Da minha parte, começo 2024 com a promessa que farei tudo para evitar o aprofundamento da polarização, já que ela interessa e beneficia principalmente o governo Lula. Não é uma tarefa fácil, já que ao mesmo tempo não pretendo abandonar a oposição veemente ao governo federal ou deixar de denunciar os seus malfeitos. No entanto, penso que a oposição pode ser mantida sem apelar para a polarização. Talvez o mais relevante seja a forma. É importante cuidar das palavras e dos gestos, não abraçar radicalismos e respeitar as opiniões diversas.

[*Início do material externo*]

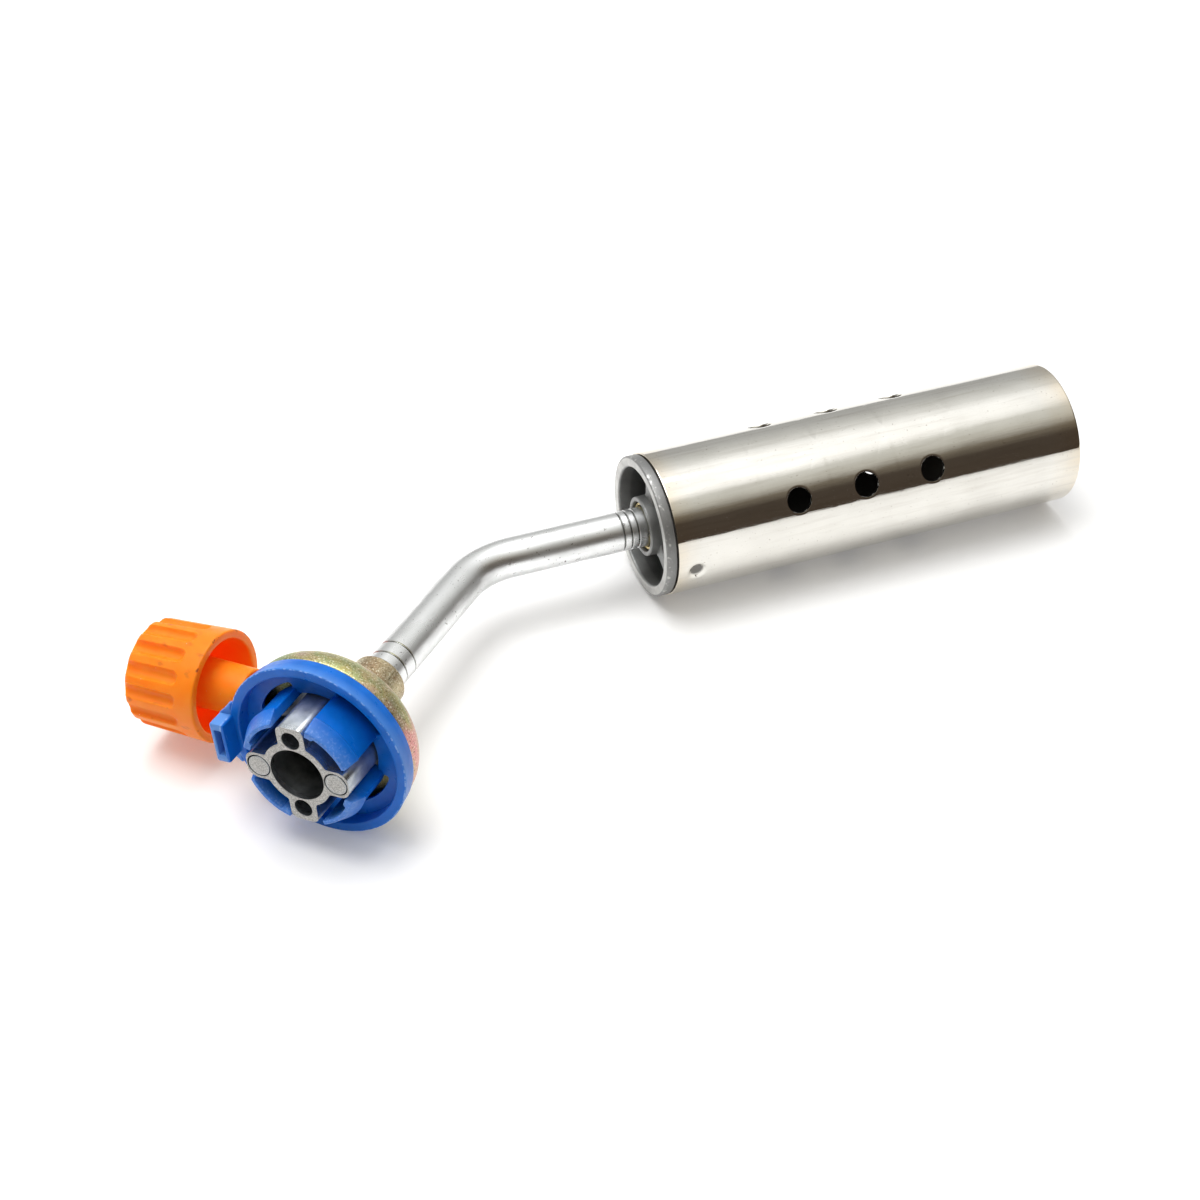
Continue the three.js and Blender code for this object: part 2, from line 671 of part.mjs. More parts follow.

É igualmente relevante, mesmo sendo oposição, agir para aprovar políticas políticas construtivas, que beneficiem a população, quer o governo Lula esteja contra ou a favor. Votei, por exemplo, a favor da lei do arcabouço fiscal apresentada pelo governo, por entender que ela era melhor que a ausência de qualquer política de restrição fiscal, e muito embora já tenha sido na prática sepultada pelo próprio Lula. Contra o governo, votei a favor da lei do marco temporal e para a derrubada do veto presidencial. Independentemente do governo, apresentei e aprovei, no Senado, projetos importantes para a segurança pública e para a integridade, como o projeto que amplia o banco nacional de DNA para criminosos e o que cria um programa de proteção e de recompensas a denunciantes no mercado de sociedade de ações, a fim de prevenir fraudes como as que afetaram as Lojas Americanas. Vou agora trabalhar para que sejam aprovados na Câmara.

Já no início do ano, teremos um desafio para aprovar o projeto de lei que elimina as saídas temporárias dos criminosos presos, as chamadas “saidinhas”, que têm gerado revoltas, mantendo, porém, as saídas para os presos do semiaberto para educação e trabalho. Esse é um exemplo da busca de uma política pública sensata, de meio termo, que não atende as posições mais radicais, mas que, pelo menos, pode ser concretizada com compromissos entre posições divergentes e razoáveis.

Agir desta forma, com menos estridência, mas com resultados, é coerente com o objetivo de fazer oposição a esse governo Lula sem alimentar a polarização que nos tem tanto prejudicado.